What you are asked to do = Find the word "part" in the listing; pull out each line holding it.

Given data =
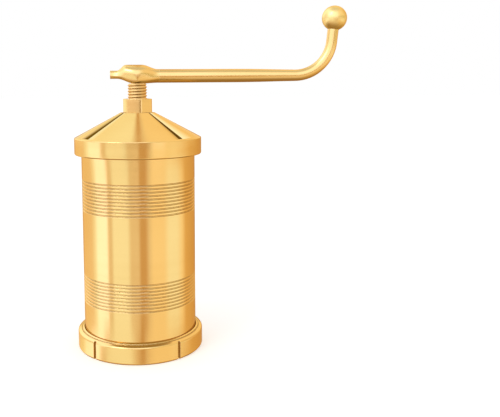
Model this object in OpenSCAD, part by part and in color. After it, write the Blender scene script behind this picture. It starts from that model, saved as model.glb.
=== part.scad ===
// Hand-cranked sevai maker in brass: a barrel between a screwed base ring and a screwed cap,
// a threaded spindle that drives the press plate down on the die, and a bent crank on top.
// Origin: centre of the outlet, on the floor. +Z up the barrel, +X along the crank at rest.

/* [Barrel] */
// Outer diameter of the barrel
barrel_od = 59; // [50:0.5:76]
// Wall thickness of the barrel
barrel_wall = 2.5; // [2:0.1:4]
// Length of the barrel from end to end
barrel_len = 104; // [90:1:160]
// Radial depth of the screw thread at each end
thread_depth = 0.6; // [0.4:0.05:0.8]
// Distance the plain wall runs into the cap and the ring before the thread starts
thread_cover = 1.2; // [0.5:0.1:2]

/* [Groove bands] */
// Distance from one turned groove to the next
groove_pitch = 1.7; // [1.3:0.05:2.2]
// Width of a groove at the surface
groove_w = 0.8; // [0.4:0.05:1]
// Depth of a groove
groove_d = 0.35; // [0.2:0.05:0.6]
// Number of grooves in the upper band
upper_grooves = 10; // [4:1:12]
// Number of grooves in the lower band
lower_grooves = 9; // [4:1:12]
// Distance from the cap's lower edge down to the first groove of the upper band
upper_band_drop = 13; // [8:0.5:20]
// Distance from the base ring's top up to the last groove of the lower band
lower_band_rise = 15.3; // [8:0.1:20]

/* [Cap] */
// Wall of the cap's rim outside the barrel's thread
cap_rim_wall = 3.35; // [2.5:0.05:8]
// Height of the cap's straight rim
cap_rim_h = 8.5; // [6:0.5:14]
// Length of barrel that the rim covers
cap_overlap = 7.7; // [5:0.1:8.2]
// Slope of the conical roof above the horizontal, in degrees
roof_angle = 28.2; // [20:0.1:35]
// Thickness of the roof, square to its slope
cap_wall = 2.4; // [2:0.1:3]
// Width of the flat land that shows round the nut's corners
land_rim = 0.9; // [0.5:0.1:3]
// Radius on the rim's lower edge
cap_edge_r = 0.8; // [0.3:0.1:1.2]
// Angle of the middle of the two front roof grooves, from +X
roof_groove_mid = 263; // [180:1:360]
// Angle between the two front roof grooves
roof_groove_spread = 102; // [60:1:120]
// Depth of a roof groove's crease at the rim
roof_groove_d = 1.7; // [0.5:0.1:1.9]
// Angle that a roof groove spans from shoulder to shoulder
roof_groove_span = 30; // [12:1:36]
// Distance from the end of a roof groove to the rim's face
roof_groove_stop = 1.2; // [0.5:0.1:2]

/* [Base ring] */
// Wall of the ring outside the barrel's thread
ring_wall = 3.35; // [2.5:0.05:8]
// Height of the base ring where it meets the barrel
ring_h = 10.4; // [9:0.1:16]
// Fall of the ring's shoulder from the barrel to the outer face
shoulder_drop = 1.2; // [0.5:0.1:2]
// Radius on the ring's outer edges
ring_edge_r = 0.9; // [0.3:0.1:1.2]
// Width of the turned groove in the ring's shoulder
shoulder_groove_w = 0.7; // [0.4:0.05:0.9]
// Depth of the turned groove in the ring's shoulder
shoulder_groove_d = 0.35; // [0.2:0.05:0.5]
// Thickness of the lip that carries the die
lip_t = 3.2; // [2:0.1:4]
// Step from the barrel's bore in to the edge of the outlet
outlet_step = 2; // [0.5:0.1:4]
// Angle of the middle of the two front slits, from +X
slit_mid = 264.8; // [180:0.1:360]
// Angle between the two front slits
slit_spread = 80; // [60:1:120]
// Width of a slit in the ring's outer face
slit_w = 1.8; // [1:0.1:3]
// Depth of a slit
slit_d = 1; // [0.5:0.1:1.5]

/* [Die] */
// Thickness of the die plate
die_t = 2.2; // [1.5:0.1:3]
// Diameter of one strand hole
strand_d = 1.6; // [1:0.1:2.4]
// Distance from one ring of strand holes to the next
strand_pitch = 4.2; // [3:0.1:4.4]
// Least plain width between the strand holes and the edge of the outlet
strand_margin = 2.4; // [1:0.1:6]

/* [Cap nut] */
// Width of the hexagon nut across its flats
nut_af = 14; // [13:0.5:17]
// Height of the hexagon nut above the land
nut_h = 7.1; // [5:0.1:10]
// Angle of the nut's front corner, from +X
nut_corner = 278; // [240:1:300]
// Wall of the nut's spigot round the spindle
spigot_wall = 1.1; // [0.8:0.1:1.4]
// Outer diameter of the backing ring under the roof
backing_d = 17; // [16:0.5:18]
// Thickness of the backing ring
backing_t = 1.6; // [1:0.1:2.5]
// Height of the lip that is peened over the backing ring
peen_h = 1; // [0.6:0.1:1.5]
// Reach of the peened lip past the spigot
peen_reach = 0.8; // [0.4:0.1:1.2]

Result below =
Model this object in OpenSCAD, part by part and in color. After it, write the Blender scene script behind this picture. It starts from that model, saved as model.glb.
=== part.scad ===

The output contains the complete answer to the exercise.